Summer Research

* Student(s): Andrew Vermilyea
Advisor: Michael McCormick

Title: Role of Dichlorocarbene Reduction During Carbon Tetrachloride Transformation on the Surface of Magnetite


Biogenic magnetite has previously been shown to play a significant role in the abiotic dechlorination of carbon tetrachloride (CT), a common groundwater contaminant. The least toxic product of this CT transformation is methane. Prior investigations determined that a dichlorocarbene (:CCl2) intermediate is involved in this process. This study investigated the origin of the protons that replace the chlorine substituents on the (:CCl2) intermediate resulting in methane formation. Using deuterated water and a variety of organic and inorganic buffers we determined that the majority of the protons in the methane product originate from solution.

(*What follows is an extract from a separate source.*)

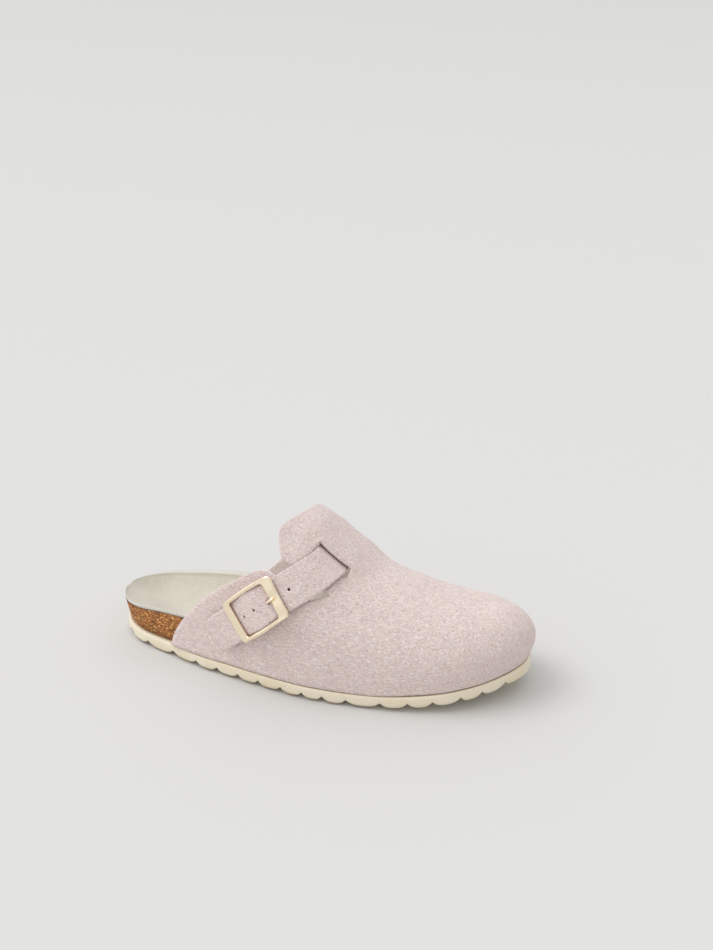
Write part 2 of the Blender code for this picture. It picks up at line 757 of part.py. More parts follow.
def bulged(point, reach):
    u, v = point
    return u, v + math.copysign(BUCKLE_SIDE_BULGE, v) * (1 - (u / reach) ** 2) if abs(v) > 0.004 else v


def build_buckle_frame(made_of, track, hinge):
    """The square frame, with a bar across its middle that stands below the strap."""
    reach = BUCKLE_LENGTH / 2
    spread = (0.14, 0.30, 0.42, 0.5, 0.58, 0.70, 0.86)
    outer = rounded_box(-reach, reach, BUCKLE_WIDTH / 2, 0.0022, spread)
    inner = rounded_box(-reach + BUCKLE_NEAR_BAR, reach - BUCKLE_FAR_BAR,
                        BUCKLE_WIDTH / 2 - BUCKLE_SIDE_WIDTH, 0.0014, spread)
    sections = []
    for out, into in zip(outer, inner):
        out, into = bulged(out, reach), bulged(into, reach)
        crown = BUCKLE_CROWN * (1 - (out[0] / reach) ** 2)
        low = BUCKLE_UNDERSIDE + crown
        notch = PRONG_NOTCH if out[0] < 0 and abs(out[1]) < 0.0022 else 0.0
        high = low + BUCKLE_BAR_THICKNESS - notch
        width = math.dist(out, into)
        bevel = BUCKLE_BEVEL

        def spot(share, height):
            u, v = mix(out[0], into[0], share), mix(out[1], into[1], share)
            return track.place(hinge + u, v, height)

        side = 1.4 * bevel / width
        foot = 0.5 * bevel / width
        sections.append([spot(0, low + bevel / 2), spot(0, high - bevel), spot(side, high), spot(1 - side, high),
                         spot(1, high - bevel), spot(1, low + bevel / 2), spot(1 - foot, low), spot(foot, low)])
    count = len(sections[0])
    points = [p for section in sections for p in section]
    faces = []
    for i in range(len(sections)):
        k = (i + 1) % len(sections)
        for j in range(count):
            m = (j + 1) % count
            faces.append((i * count + j, i * count + m, k * count + m, k * count + j))
    frame = link("buckle_frame", mesh_from("buckle_frame", points, faces), made_of, 35)
    rail = BUCKLE_WIDTH / 2 + BUCKLE_SIDE_BULGE - BUCKLE_SIDE_WIDTH / 2
    low, up = HINGE_HEIGHT, BUCKLE_UNDERSIDE + BUCKLE_CROWN + BUCKLE_BAR_THICKNESS / 2
    path = [(0, -rail, up), (0, -rail, low + 0.0012), (0, -rail + 0.0004, low + 0.0004), (0, -rail + 0.0012, low)]
    path += [(0, rail * at, low) for at in (-0.6, -0.3, 0.0, 0.3, 0.6)]
    path += [(0, rail - 0.0012, low), (0, rail - 0.0004, low + 0.0004), (0, rail, low + 0.0012), (0, rail, up)]
    cut(frame, "buckle_bar", tube("buckle_bar", track, hinge, path, [HINGE_RADIUS] * len(path), 10, (1, 0, 0)), "UNION")
    return frame


def tube(name, track, hinge, path, radii, sides, beside):
    """A round bar along a path in the buckle's frame. All of the path is square to one direction."""
    beside = Vector(beside)
    sections = []
    for i, at in enumerate(path):
        before, after = Vector(path[max(0, i - 1)]), Vector(path[min(len(path) - 1, i + 1)])
        ahead = (after - before).normalized()
        up = ahead.cross(beside).normalized()
        ring = []
        for j in range(sides):
            turn = 2 * math.pi * j / sides
            point = Vector(at) + radii[i] * (beside * math.cos(turn) + up * math.sin(turn))
            ring.append(track.place(hinge + point.x, point.y, point.z))
        sections.append(ring)
    return loft(name, sections)


def build_prong(made_of, track, hinge):
    """The prong: a wire looped under the bar, up through the strap's hole and on to the frame's near bar."""
    path = []
    loop = HINGE_RADIUS + PRONG_CLEARANCE + PRONG_RADIUS
    for degrees in range(80, -91, -17):
        turn = math.radians(degrees)
        path.append((loop * math.cos(turn), 0.0, HINGE_HEIGHT + loop * math.sin(turn)))
    hole = -PRONG_HOLE_OFFSET
    rest = BUCKLE_UNDERSIDE + BUCKLE_BAR_THICKNESS + PRONG_TIP_RADIUS - PRONG_NOTCH + BUCKLE_CROWN / 2
    path += [(-0.0022, 0.0, HINGE_HEIGHT - loop + 0.0002), (-0.0044, 0.0, HINGE_HEIGHT - loop + 0.0005),
             (hole + 0.0018, 0.0, HINGE_HEIGHT - loop + 0.0007), (hole + 0.0005, 0.0, 0.0023),
             (hole, 0.0, 0.0036), (hole, 0.0, 0.0060), (hole - 0.0002, 0.0, rest - 0.0012),
             (hole - 0.0010, 0.0, rest - 0.0001), (hole - 0.0024, 0.0, rest + 0.0003),
             (hole - 0.0038, 0.0, rest + 0.0003), (hole - 0.0048, 0.0, rest + 0.0001)]
    thick = [PRONG_RADIUS] * (len(path) - 7) + [PRONG_TIP_RADIUS] * 6 + [PRONG_RADIUS]
    return link("buckle_prong", tube("buckle_prong", track, hinge, path, thick, 10, (0, 1, 0)), made_of, 50)


def build_tab(made_of, track, hinge):
    """The felt tab folded round the buckle's bar, under the strap, open in its middle for the prong."""
    bore = HINGE_RADIUS + PRONG_CLEARANCE
    wrap = bore + TAB_FELT
    base = HINGE_HEIGHT - wrap
    outer, inner = [], []
    for degrees in range(70, 271, 20):
        turn = math.radians(degrees)
        outer.append((wrap * math.cos(turn), HINGE_HEIGHT + wrap * math.sin(turn)))
        inner.append(turn)
    tail_top = base + 2 * TAB_FELT
    lower = [(at, base) for at in (0.0025, 0.0060, 0.0100, TAB_TAIL)]
    upper = [(at, tail_top) for at in (TAB_TAIL, 0.0100, 0.0060, 0.0036)]
    outer += lower + upper
    inner += [math.radians(at) for at in (295, 312, 328, 345, 372, 388, 404, 418)]
    ring = len(outer)
    points, faces = [], []
    stations = (-1.0, -0.6, -0.2, 0.2, 0.6, 1.0)
    for at in stations:
        v = at * TAB_WIDTH / 2
        points += [track.place(hinge + u, v, h) for u, h in outer]
        points += [track.place(hinge + bore * math.cos(turn), v, HINGE_HEIGHT + bore * math.sin(turn))
                   for turn in inner]
    for s in range(len(stations) - 1):
        a, b = s * 2 * ring, (s + 1) * 2 * ring
        for i in range(ring):
            k = (i + 1) % ring
            faces.append((a + i, a + k, b + k, b + i))
            faces.append((a + ring + i, b + ring + i, b + ring + k, a + ring + k))
    for s in (0, len(stations) - 1):
        a = s * 2 * ring
        for i in range(ring):
            k = (i + 1) % ring
            faces.append((a + i, a + ring + i, a + ring + k, a + k))
    tab = link("buckle_tab", mesh_from("buckle_tab", points, faces), made_of, 40)
    sections = []
    for u in (-0.0045, -0.0015, 0.0010, 0.0038):
        sections.append([track.place(hinge + u, v, h)
                         for v, h in ((-0.0016, -0.001), (0.0016, -0.001), (0.0016, 0.008), (-0.0016, 0.008))])
    cut(tab, "prong_room", loft("prong_room", sections))
    return tab


def build_rivet(made_of, track, rivet, upper):
    """The rivet that fixes the strap on the inner side, with its cap inside the upper."""
    top = OUTSIDE + STRAP_THICKNESS / 2 + PIECE_GAP
    low = -UPPER_THICKNESS - PIECE_GAP
    rings = ((0.0, low - 0.0010), (0.0030, low - 0.0010), (0.0036, low - 0.0006), (0.0036, low),
             (RIVET_SHANK_RADIUS, low), (RIVET_SHANK_RADIUS, top), (RIVET_RADIUS, top),
             (RIVET_RADIUS, top + 0.0006), (RIVET_RADIUS - 0.0006, top + RIVET_HEIGHT),
             (RIVET_RADIUS - 0.0014, top + RIVET_HEIGHT), (RIVET_RADIUS - 0.0020, top + RIVET_HEIGHT - 0.0006),
             (0.0, top + RIVET_HEIGHT - 0.0006))
    centre = track.place(rivet, 0.0, 0.0)
    axis = (track.place(rivet, 0.0, 0.004) - centre).normalized()
    first = axis.orthogonal().normalized()
    second = axis.cross(first)
    sides = 20
    sections = []
    for radius, height in rings:
        radius = max(radius, 0.00002)
        sections.append([centre + axis * height + radius * (first * math.cos(2 * math.pi * i / sides)
                                                            + second * math.sin(2 * math.pi * i / sides))
                         for i in range(sides)])
    made = link("strap_rivet", loft("strap_rivet", sections), made_of, 35)
    cut(upper, "upper_rivet_hole",
        rod("upper_rivet_hole", track, ((rivet, 0.0, -0.006), (rivet, 0.0, 0.002)), RIVET_SHANK_RADIUS + PIECE_GAP))
    return made


def centre_on_floor():
    """Moves every mesh so that the middle of the whole shoe's bounding box stands over the origin, on Z = 0."""
    graph = bpy.context.evaluated_depsgraph_get()
    corners = []
    for obj in bpy.data.objects:
        if not obj.hide_render:
            shown = obj.evaluated_get(graph)
            corners += [v.co.copy() for v in shown.to_mesh().vertices]
            shown.to_mesh_clear()
    low = [min(c[i] for c in corners) for i in range(3)]
    high = [max(c[i] for c in corners) for i in range(3)]
    shift = Matrix.Translation((-(low[0] + high[0]) / 2, -(low[1] + high[1]) / 2, -low[2]))
    for obj in bpy.data.objects:
        obj.data.transform(shift)


def main():
    for old in list(bpy.data.objects):
        bpy.data.objects.remove(old, do_unlink=True)
    rubber = material("outsole_foam", (0.76, 0.72, 0.60), 0.75)
    cork = material("cork", (0.42, 0.27, 0.16), 0.85)
    suede = material("suede_lining", (0.60, 0.57, 0.49), 0.95)
    felt = material("wool_felt", (0.70, 0.57, 0.56), 0.97)
    strap_felt = material("strap_felt", (0.70, 0.57, 0.56), 0.97)
    gold = material("pale_gold", (0.80, 0.70, 0.50), 0.32, 1.0)
    build_outsole(rubber)
    build_footbed(cork)
    build_lining(suede)
    upper = build_upper(felt)
    lateral, medial = Track(LATERAL), Track(MEDIAL)
    hinge = lateral.run_at(BUCKLE_SHARE)
    rivet = medial.run_at(RIVET_SHARE)
    build_strap(strap_felt, lateral, medial, hinge, rivet)
    build_buckle_frame(gold, lateral, hinge)
    build_prong(gold, lateral, hinge)
    build_tab(felt, lateral, hinge)
    build_rivet(gold, medial, rivet, upper)
    centre_on_floor()


main()
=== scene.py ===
"""The looks of the felt clog slipper: finishes, softened edges, loose fibres, floor, light, camera.

Each visible piece is a subdivided copy of the CAD node that it replaces, apart from the
loose fibres on the felt. Lengths are in metres and angles in degrees.
"""
import math
import random

import bmesh
import bpy
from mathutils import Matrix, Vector


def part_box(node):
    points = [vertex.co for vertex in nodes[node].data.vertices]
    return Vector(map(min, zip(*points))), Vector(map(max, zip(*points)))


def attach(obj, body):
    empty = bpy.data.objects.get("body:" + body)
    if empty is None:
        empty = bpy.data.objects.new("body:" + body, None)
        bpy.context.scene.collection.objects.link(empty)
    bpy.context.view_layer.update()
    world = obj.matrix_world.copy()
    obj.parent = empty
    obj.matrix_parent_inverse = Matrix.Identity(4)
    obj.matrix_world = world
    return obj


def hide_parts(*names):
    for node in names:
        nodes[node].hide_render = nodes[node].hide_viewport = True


# The camera, placed from the middle of the heel's back, on the floor
CAMERA_FROM_HEEL = (0.4257, -0.7370, 0.4786)
CAMERA_HEEL_TO_OUTER_SIDE = 0.0501
CAMERA_TURN, CAMERA_PITCH = 20.40, 24.25
CAMERA_LENS, CAMERA_SENSOR = 57.03, 36.0
CAMERA_NEAR, CAMERA_FAR = 0.01, 50.0

# Light: a sky that is brightest on one side, and a wide soft window
SKY_COLOUR = (1.0, 1.0, 0.995)
SKY_BRIGHT_FROM = (-0.75, 0.05, 0.65)
SKY_DIM, SKY_BRIGHT = 0.44, 1.10
WINDOW_FROM = (-0.9, -0.25, 1.4)
WINDOW_STRENGTH, WINDOW_WIDTH = 0.84, 35

# Floor: half its side, the distance over which painted shade darkens it, and how dark it gets
FLOOR_HALF = 60.0
FLOOR_FADE_LENGTH, FLOOR_FAR_SHADE = 5.0, 0.86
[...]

This suggests that the intermediate pathway resulting in methane formation involves nucleophilic species that readily add D+ rather than radical species that abstract atomic hydrogen from labile organic sources. Trapping experiments are underway to better characterize the intermediate species that are formed after dichlorcarbene in the methane formation pathway. A better understanding of this transformation mechanism may assist in the development of improved remediation technologies for application at CT contaminated field sites.

AV's research supported by the Ralph E. Hansmann Science Student Support Fund.